### Stated goal
Within the material below, locate the line with "with BuildSketch(Plane(origin=arm @" and the line with "obj.parent = empty", then return those two lines and all lines between them, exactly as written.

++++

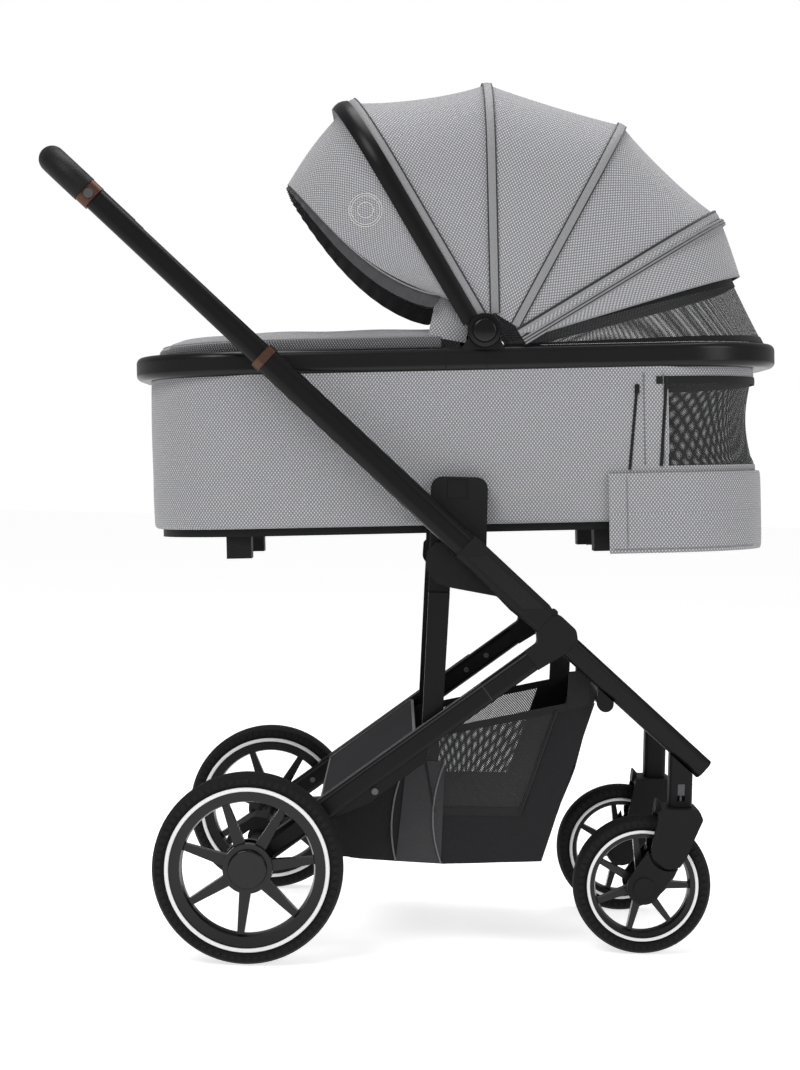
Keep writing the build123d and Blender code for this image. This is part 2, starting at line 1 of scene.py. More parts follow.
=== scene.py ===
import json
from math import asin, atan2, copysign, cos, degrees, hypot, pi, radians, sin

import bpy
from mathutils import Matrix, Vector
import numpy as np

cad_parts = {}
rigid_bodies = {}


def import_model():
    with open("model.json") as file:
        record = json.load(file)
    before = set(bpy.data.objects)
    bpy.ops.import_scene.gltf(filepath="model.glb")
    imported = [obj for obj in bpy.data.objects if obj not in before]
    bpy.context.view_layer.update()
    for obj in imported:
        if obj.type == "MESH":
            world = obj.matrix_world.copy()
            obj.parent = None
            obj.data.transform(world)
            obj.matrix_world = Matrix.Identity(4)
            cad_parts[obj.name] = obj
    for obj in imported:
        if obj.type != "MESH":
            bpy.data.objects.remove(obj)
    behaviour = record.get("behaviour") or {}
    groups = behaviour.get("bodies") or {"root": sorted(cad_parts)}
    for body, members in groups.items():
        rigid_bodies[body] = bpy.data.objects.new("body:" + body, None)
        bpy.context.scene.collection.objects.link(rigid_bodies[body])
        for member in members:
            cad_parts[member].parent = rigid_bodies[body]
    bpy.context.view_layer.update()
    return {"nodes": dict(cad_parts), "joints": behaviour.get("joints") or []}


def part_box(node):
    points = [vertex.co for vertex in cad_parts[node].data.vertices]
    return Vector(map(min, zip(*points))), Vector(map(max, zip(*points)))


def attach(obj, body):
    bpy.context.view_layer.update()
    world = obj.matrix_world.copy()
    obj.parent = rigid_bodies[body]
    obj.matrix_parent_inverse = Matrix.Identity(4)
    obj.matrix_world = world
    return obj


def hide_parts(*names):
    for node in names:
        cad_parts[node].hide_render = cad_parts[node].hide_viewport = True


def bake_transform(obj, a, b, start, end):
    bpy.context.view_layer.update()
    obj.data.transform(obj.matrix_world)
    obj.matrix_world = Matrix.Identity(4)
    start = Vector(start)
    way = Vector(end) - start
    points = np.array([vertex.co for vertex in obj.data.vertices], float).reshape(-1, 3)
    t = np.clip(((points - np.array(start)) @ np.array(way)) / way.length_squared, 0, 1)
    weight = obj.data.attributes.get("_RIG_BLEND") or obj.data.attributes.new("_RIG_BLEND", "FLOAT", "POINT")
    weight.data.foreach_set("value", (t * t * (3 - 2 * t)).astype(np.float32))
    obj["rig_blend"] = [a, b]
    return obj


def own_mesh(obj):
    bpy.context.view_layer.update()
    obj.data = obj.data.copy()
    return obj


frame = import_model()
nodes = frame["nodes"]
joints = {j["name"]: j for j in frame["joints"]}
bpy.ops.object.select_all(action="DESELECT")


# ---------------------------------------------------------------- studio
# A pale floor under soft lights, and a camera at the height of the carrycot, square to the side.

bpy.ops.mesh.primitive_plane_add(size=60, location=(0, 0, -0.0005))
floor = bpy.context.object
floor.name = "studio_floor"
paper = bpy.data.materials.new("studio_paper")
paper.use_nodes = True
skin = paper.node_tree.nodes["Principled BSDF"]
skin.inputs["Base Color"].default_value = (0.75, 0.75, 0.75, 1)
skin.inputs["Roughness"].default_value = 0.9
skin.inputs["Specular IOR Level"].default_value = 0.1
skin.inputs["Emission Color"].default_value = (1, 1, 1, 1)
skin.inputs["Emission Strength"].default_value = 0.72
floor.data.materials.append(paper)

world = bpy.data.worlds.new("studio_air")
world.use_nodes = True
air = world.node_tree.nodes["Background"]
air.inputs["Color"].default_value = (1, 1, 1, 1)
seen = world.node_tree.nodes.new("ShaderNodeLightPath")
amount = world.node_tree.nodes.new("ShaderNodeMapRange")
amount.inputs["To Min"].default_value = 0.34
amount.inputs["To Max"].default_value = 1.0
world.node_tree.links.new(seen.outputs["Is Camera Ray"], amount.inputs["Value"])
world.node_tree.links.new(amount.outputs["Result"], air.inputs["Strength"])
bpy.context.scene.world = world

for label, place, aim, size, power in (
    ("key_light", (-1.6, -2.6, 3.2), (0, 0, 0.7), 2.0, 80),
    ("fill_light", (2.6, -2.2, 1.8), (0.2, 0, 0.5), 1.8, 28),
    ("top_light", (0.2, 0.4, 3.6), (0, 0, 0.6), 2.6, 80),
):
    lamp = bpy.data.lights.new(label, "AREA")
    lamp.shape = "DISK"
    lamp.size = size
    lamp.energy = power
    holder = bpy.data.objects.new(label, lamp)
    bpy.context.scene.collection.objects.link(holder)
    holder.location = place
    holder.rotation_euler = (Vector(aim) - Vector(place)).to_track_quat("-Z", "Y").to_euler()

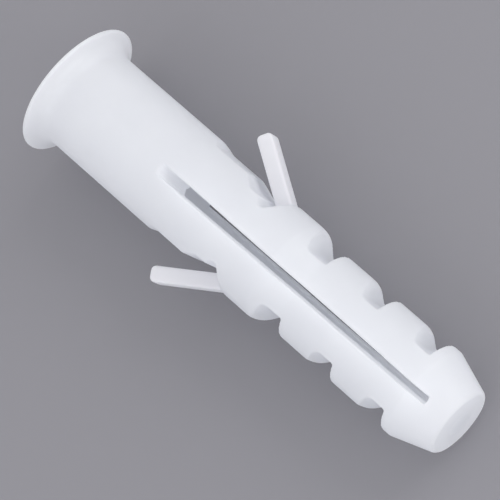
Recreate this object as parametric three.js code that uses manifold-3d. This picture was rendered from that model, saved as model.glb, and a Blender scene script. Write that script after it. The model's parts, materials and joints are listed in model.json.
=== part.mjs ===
// Collared expansion wall plug, nominal 10 mm, in millimetres, +Z up.
//
// X is the plug's axis: x = 0 is the collar's outer face, flush with the wall, and the tip points to +X.
// The expansion slot lies in the XZ plane, so the two legs and the two anti-rotation wings are on +Y and -Y.
// The plug is one moulding that works by bending. It is divided here where it bends: at the root of the slot,
// in the three grooves of each leg and at the foot of each wing. Each stretch between two bends is a solid.

import * as THREE from 'three';
import { mergeVertices } from 'three/addons/utils/BufferGeometryUtils.js';
import Module from 'manifold-3d';

// ---- Driving dimensions ----

// Overall
const BARREL_RADIUS = 5; // fits a 10 mm hole
const OVERALL_LENGTH = 47.4; // a longer plug has a longer barrel, and the same legs

// Collar
const COLLAR_OVERHANG = 1.6; // beyond the barrel
const COLLAR_RIM = 0.45; // thickness at the edge
const FLARE_LENGTH = 1.55; // from the rim to where the flare has run out into the barrel
const COLLAR_EDGE_BREAK = 0.12; // chamfer on the collar's outer edge

// Screw bore, blind
const ENTRY_RADIUS = 3.1;
const ENTRY_CHAMFER = 0.4; // lead-in at the mouth
const ENTRY_DEPTH = 16; // where the bore starts to narrow
const BORE_END_RADIUS = 1.2;
const BORE_TIP_WALL = 2.2; // solid material between the bore and the tip's face
const LEAST_WALL = 0.35; // between the bore and the floor of the dip or of a groove

// Expansion slot, right through along Z
const SLOT_WIDTH_HEAD = 1.1; // at the barrel
const SLOT_WIDTH_TIP = 0.75; // at its closed end in the nose
const SLOT_TIP_WALL = 2.25; // solid material between the slot and the tip's face

// Room left in the solids
const HINGE_GAP = 0.3; // at each bend
const TIP_GAP = 0.3; // between the two halves of the nose, past the slot

// Neck, from the barrel to the first tooth: lengths along the axis, depths below the barrel's surface
const ROOT_SETBACK = 0.6; // root of the legs to the first flat
const STEP_ONE_RUN = 0.9;
const STEP_ONE_DEPTH = 0.5;
const WIDE_LENGTH = 3.7;
const STEP_TWO_RUN = 1.6;
const STEP_TWO_DEPTH = 1.25;
const NARROW_LENGTH = 1.1;
const DIP_RUN = 0.6;
const DIP_DEPTH = 1.85;
const DIP_LENGTH = 0.5;
const NECK_JOINT_SETBACK = 0.2; // the neck ends this far before the shoulder's foot

// Teeth
const SHOULDER_RUN = 1.15; // the slanted head face of the first tooth, which carries the wing
const FIRST_PITCH = 6.45; // first tooth to second
const TOOTH_PITCH = 6.2; // second tooth to third, and third to nose
const CREST_LENGTH = 2.85; // the flat land on top of each tooth
const FALL_RUN = 1.95; // land to groove floor, along the axis
const GROOVE_DEPTH = 2.0; // groove floor below the barrel's surface
const TOOTH_DROP = 0.5; // second and third crests below the barrel's surface

// Nose
const NOSE_DROP = 0.35; // its crest below the barrel's surface
const NOSE_LAND = 0.8;
const NOSE_TAPER = 4.0;
const TIP_RADIUS = 3.35;
const TIP_EDGE_BREAK = 0.2;

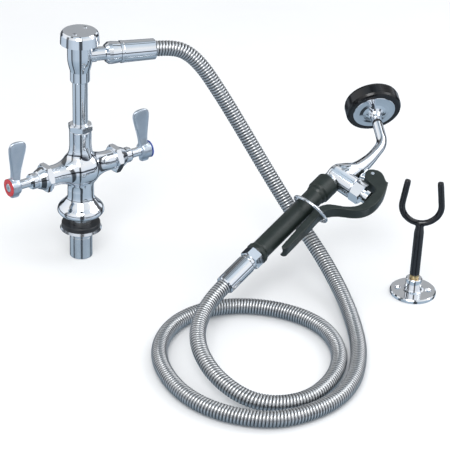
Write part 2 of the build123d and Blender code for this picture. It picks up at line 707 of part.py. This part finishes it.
jet_rows = [(8, 9.0), (14, 14.5), (3, 3.5)]
with BuildPart() as spray_face:
    face_outline = [
        (0, 12), (22.6, 12), (22.6, 2.5), (24.4, 2.5), (24.4, face_front), (0, face_front),
    ]
    revolve(half_section(face_outline, spray_plane), axis=spin_axis(spray_plane))
    with BuildSketch(spray_plane.offset(2.5)):
        with PolarLocations(face_screw_circle, 4):
            Circle(2.6)
    extrude(amount=10)
    with BuildSketch(spray_plane.offset(11)):
        for jets, circle in jet_rows:
            with PolarLocations(circle, jets):
                Circle(0.9)
    extrude(amount=4, mode=Mode.SUBTRACT)
    with BuildSketch(spray_plane.offset(2.5)):
        with PolarLocations(face_screw_circle, 4):
            Circle(1.2)
    extrude(amount=face_front - 2.5, mode=Mode.SUBTRACT)
save(spray_face, "spray_face")

with BuildPart() as face_screws:
    with BuildSketch(spray_plane):
        with PolarLocations(face_screw_circle, 4):
            Circle(1.2)
    extrude(amount=face_front)
    with BuildSketch(spray_plane.offset(face_front)):
        with PolarLocations(face_screw_circle, 4):
            Circle(2.3)
    extrude(amount=1.2)
save(face_screws, "face_screws")

# ================= hook =================
collar_rise = 19.7
rod_radius = 4.0
screw_pcd = 35.0
with BuildPart() as hook_flange:
    flange_outline = [
        (0, 0), (flange_radius, 0), (flange_radius, flange_thickness - 1.2), (flange_radius - 1.2, flange_thickness),
        (12.2, flange_thickness), (10.2, flange_thickness + 0.8), (9.3, flange_thickness + 2.4),
        (9.3, collar_rise - 1), (8.4, collar_rise), (0, collar_rise),
    ]
    revolve(half_section(flange_outline, hook_plane), axis=spin_axis(hook_plane))
    with BuildSketch(hook_plane.offset(8)):
        Circle(rod_radius)
    extrude(amount=collar_rise - 8, mode=Mode.SUBTRACT)
    with BuildSketch(hook_plane):
        with PolarLocations(screw_pcd / 2, 2):
            Circle(2.4)
    extrude(amount=flange_thickness, mode=Mode.SUBTRACT)
    with Locations(*[hook_plane.offset(flange_thickness).location * Pos(x, 0, 0) for x in (-screw_pcd / 2, screw_pcd / 2)]):
        CounterSinkHole(radius=2.4, counter_sink_radius=4.2, depth=flange_thickness)
save(hook_flange, "hook_flange")

stem_bottom = 24.0
rod_top = 40.0
with BuildPart() as hook_rod:
    rod_outline = [(0, 8), (rod_radius, 8), (rod_radius, rod_top), (0, rod_top)]
    revolve(half_section(rod_outline, hook_plane), axis=spin_axis(hook_plane))
    revolve(half_section(tube(0, 5.4, collar_rise + 0.3, stem_bottom), hook_plane), axis=spin_axis(hook_plane))
save(hook_rod, "hook_rod")

stem_top = fork_centre - fork_radius
arm_lean = 7.0
with BuildPart() as hook_fork:
    fork_stem = [
        (0, stem_bottom), (5.0, stem_bottom), (5.6, 25), (5.6, 78), (4.6, 86), (4.2, stem_top), (0, stem_top),
    ]
    revolve(half_section(fork_stem, hook_plane), axis=spin_axis(hook_plane))
    upright_plane = Plane(origin=hook_place, x_dir=hook_plane.x_dir, z_dir=hook_plane.x_dir.cross(Vector(0, 0, 1)))
    reach = fork_tip - fork_centre
    touch_x, touch_z = fork_radius * cos(radians(arm_lean)), fork_centre + fork_radius * sin(radians(arm_lean))
    tip_x = touch_x - reach * sin(radians(arm_lean))
    with BuildLine(upright_plane) as fork_path:
        Line((-tip_x, fork_tip), (-touch_x, touch_z))
        ThreePointArc((-touch_x, touch_z), (0, fork_centre - fork_radius), (touch_x, touch_z))
        Line((touch_x, touch_z), (tip_x, fork_tip))
    arm = fork_path.wires()[0]
    with BuildSketch(Plane(origin=arm @ 0, z_dir=arm % 0)):
        Circle(fork_wire)
    sweep(path=arm)
    with BuildSketch(hook_plane.offset(stem_bottom)):
        Circle(rod_radius)
    extrude(amount=rod_top - stem_bottom, mode=Mode.SUBTRACT)
save(hook_fork, "hook_fork")
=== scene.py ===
from math import cos, pi, radians, sin

import bmesh
import bpy
from mathutils import Matrix, Vector


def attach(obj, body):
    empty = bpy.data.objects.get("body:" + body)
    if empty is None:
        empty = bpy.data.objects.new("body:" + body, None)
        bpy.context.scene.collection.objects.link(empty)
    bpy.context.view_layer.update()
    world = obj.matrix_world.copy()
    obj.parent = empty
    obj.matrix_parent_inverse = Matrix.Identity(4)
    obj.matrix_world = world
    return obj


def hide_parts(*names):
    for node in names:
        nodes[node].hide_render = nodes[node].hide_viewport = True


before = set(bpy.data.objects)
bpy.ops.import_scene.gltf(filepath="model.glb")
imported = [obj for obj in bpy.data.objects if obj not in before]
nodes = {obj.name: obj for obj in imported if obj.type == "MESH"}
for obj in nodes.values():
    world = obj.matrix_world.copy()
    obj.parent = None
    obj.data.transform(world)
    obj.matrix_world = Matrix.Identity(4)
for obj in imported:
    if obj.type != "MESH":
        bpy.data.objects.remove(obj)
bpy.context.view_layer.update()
scene = bpy.context.scene
MM = 0.001


# ================= camera =================
camera_right = Vector((0.811, -0.584, 0.037))
camera_up = Vector((0.259, 0.415, 0.872))
camera_forward = Vector((0.524, 0.698, -0.488)).normalized()
camera_data = bpy.data.cameras.new("camera")
camera_data.lens = 132
camera_data.sensor_width = 36
camera = bpy.data.objects.new("camera", camera_data)
scene.collection.objects.link(camera)
side = (camera_right - camera_forward * camera_right.dot(camera_forward)).normalized()
top = side.cross(camera_forward)
turn = Matrix((side, top, -camera_forward)).transposed().to_4x4()
camera.matrix_world = Matrix.Translation((-0.8685, -1.4352, 0.9797)) @ turn
scene.camera = camera


# ================= materials =================
class Graph:
    """A short way to write a node tree."""

    def __init__(self, tree):
        self.tree = tree

    def add(self, kind, **settings):
        node = self.tree.nodes.new(kind)
        for name, value in settings.items():
            if hasattr(node, name):
                setattr(node, name, value)
            else:
                node.inputs[name.replace("_", " ")].default_value = value
        return node

    def join(self, out, into):
        self.tree.links.new(out, into)

    def ramp(self, value, stops, interpolation="LINEAR"):
        node = self.tree.nodes.new("ShaderNodeValToRGB")
        node.color_ramp.interpolation = interpolation
        while len(node.color_ramp.elements) < len(stops):
            node.color_ramp.elements.new(1.0)
        for element, (place, colour) in zip(node.color_ramp.elements, stops):
            element.position = place
            shade = colour if isinstance(colour, tuple) else (colour, colour, colour)
            element.color = (*shade, 1)
        self.join(value, node.inputs["Fac"])
        return node.outputs["Color"]


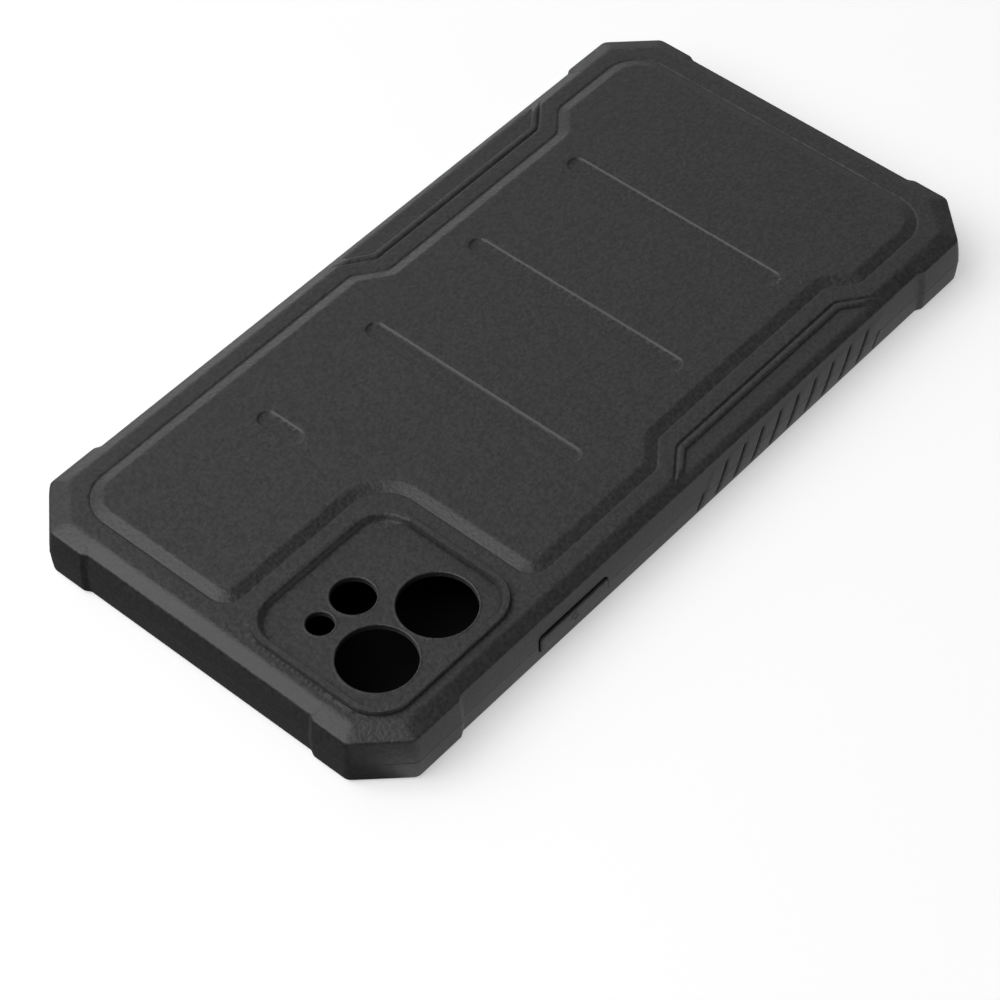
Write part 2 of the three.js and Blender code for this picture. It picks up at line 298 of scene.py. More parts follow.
class Skin:
    """Triangles and quads gathered in millimetres, welded into one closed mesh at the end."""

    def __init__(self):
        self.points = []
        self.faces = []

    def add(self, points, faces):
        offset = len(self.points)
        self.points += [tuple(p) for p in points]
        self.faces += [tuple(offset + i for i in face) for face in faces]

    def tube(self, first, second, steps):
        """Quads between two matching closed loops of points in space."""
        self.add(*lofted([first + (second - first) * k / steps for k in range(steps + 1)]))

    def object(self, name):
        mesh = bpy.data.meshes.new(name)
        mesh.from_pydata([tuple(c * MM for c in p) for p in self.points], [], self.faces)
        form = bmesh.new()
        form.from_mesh(mesh)
        bmesh.ops.remove_doubles(form, verts=form.verts, dist=WELD)
        bmesh.ops.dissolve_degenerate(form, edges=form.edges, dist=WELD / 4)
        bmesh.ops.recalc_face_normals(form, faces=form.faces)
        form.to_mesh(mesh)
        form.free()
        thing = bpy.data.objects.new(name, mesh)
        bpy.context.scene.collection.objects.link(thing)
        return thing


class Sheet:
    """A flat domain with an edge, holes and crease lines, triangulated and then lifted into space."""

    def __init__(self, edge, edge_in_space=None):
        self.loops = [(np.asarray(edge, float), edge_in_space)]
        self.creases = []
        self.dots = []

    def hole(self, loop, in_space=None):
        self.loops.append((np.asarray(loop, float), in_space))

    def crease(self, line, closed=True):
        if len(line) > 1:
            self.creases.append((np.asarray(line, float), closed))

    def scatter(self, step, low=None, high=None):
        """Adds an even field of points, over the whole domain or over a box of it."""
        edge = self.loops[0][0]
        low = edge.min(0) if low is None else low
        high = edge.max(0) if high is None else high
        rows = np.arange(low[1], high[1], step * ROW_SPACING)
        columns = np.arange(low[0], high[0], step)
        field = [(x + (k % 2) * step / 2, y) for k, y in enumerate(rows) for x in columns]
        self.dots.append((np.array(field).reshape(-1, 2), step * DOT_ROOM))

    def spare_dots(self, taken):
        """The scattered points that keep clear of the lines, of each other and of the edges."""
        tree = kdtree.KDTree(len(taken))
        for i, (x, y) in enumerate(taken):
            tree.insert((x, y, 0), i)
        tree.balance()
        kept = []
        for field, room in self.dots:
            inside = signed_distance(field, self.loops[0][0]) > room
            for loop, _ in self.loops[1:]:
                near = ((field > loop.min(0) - room) & (field < loop.max(0) + room)).all(1) & inside
                inside[near] &= signed_distance(field[near], loop) < -room
            kept += [(x, y) for x, y in field[inside] if tree.find((x, y, 0))[2] > room]
        return kept

    def build(self, skin, lift):
        """Triangulates the domain, lifts it with lift(points) and adds it to the skin."""
        flat, fixed, edges = [], {}, []
        for loop, in_space in self.loops:
            start = len(flat)
            flat += [tuple(p) for p in loop]
            edges += [(start + i, start + (i + 1) % len(loop)) for i in range(len(loop))]
            if in_space is not None:
                fixed.update({start + i: in_space[i] for i in range(len(loop))})
        for line, closed in self.creases:
            start = len(flat)
            flat += [tuple(p) for p in line]
            last = len(line) if closed else len(line) - 1
            edges += [(start + i, start + (i + 1) % len(line)) for i in range(last)]
        flat += self.spare_dots(flat)
        places, _, faces, sources, _, _ = geometry.delaunay_2d_cdt(
            [Vector(p) for p in flat], edges, [], 0, SAME_POINT)
        plan = np.array(places)
        faces = np.array(faces)
        middles = plan[faces].mean(1)
        keep = signed_distance(middles, self.loops[0][0]) > SLIVER
        for loop, _ in self.loops[1:]:
            near = ((middles > loop.min(0)) & (middles < loop.max(0))).all(1) & keep
            keep[near] &= signed_distance(middles[near], loop) < 0
        space = lift(plan)
        for i, origin in enumerate(sources):
            known = [k for k in origin if k in fixed]
            if known:
                space[i] = fixed[known[0]]
        skin.add(space, faces[keep])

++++

### Answer to the problem
    with BuildSketch(Plane(origin=arm @ 0, z_dir=arm % 0)):
        Circle(fork_wire)
    sweep(path=arm)
    with BuildSketch(hook_plane.offset(stem_bottom)):
        Circle(rod_radius)
    extrude(amount=rod_top - stem_bottom, mode=Mode.SUBTRACT)
save(hook_fork, "hook_fork")
=== scene.py ===
from math import cos, pi, radians, sin

import bmesh
import bpy
from mathutils import Matrix, Vector


def attach(obj, body):
    empty = bpy.data.objects.get("body:" + body)
    if empty is None:
        empty = bpy.data.objects.new("body:" + body, None)
        bpy.context.scene.collection.objects.link(empty)
    bpy.context.view_layer.update()
    world = obj.matrix_world.copy()
    obj.parent = empty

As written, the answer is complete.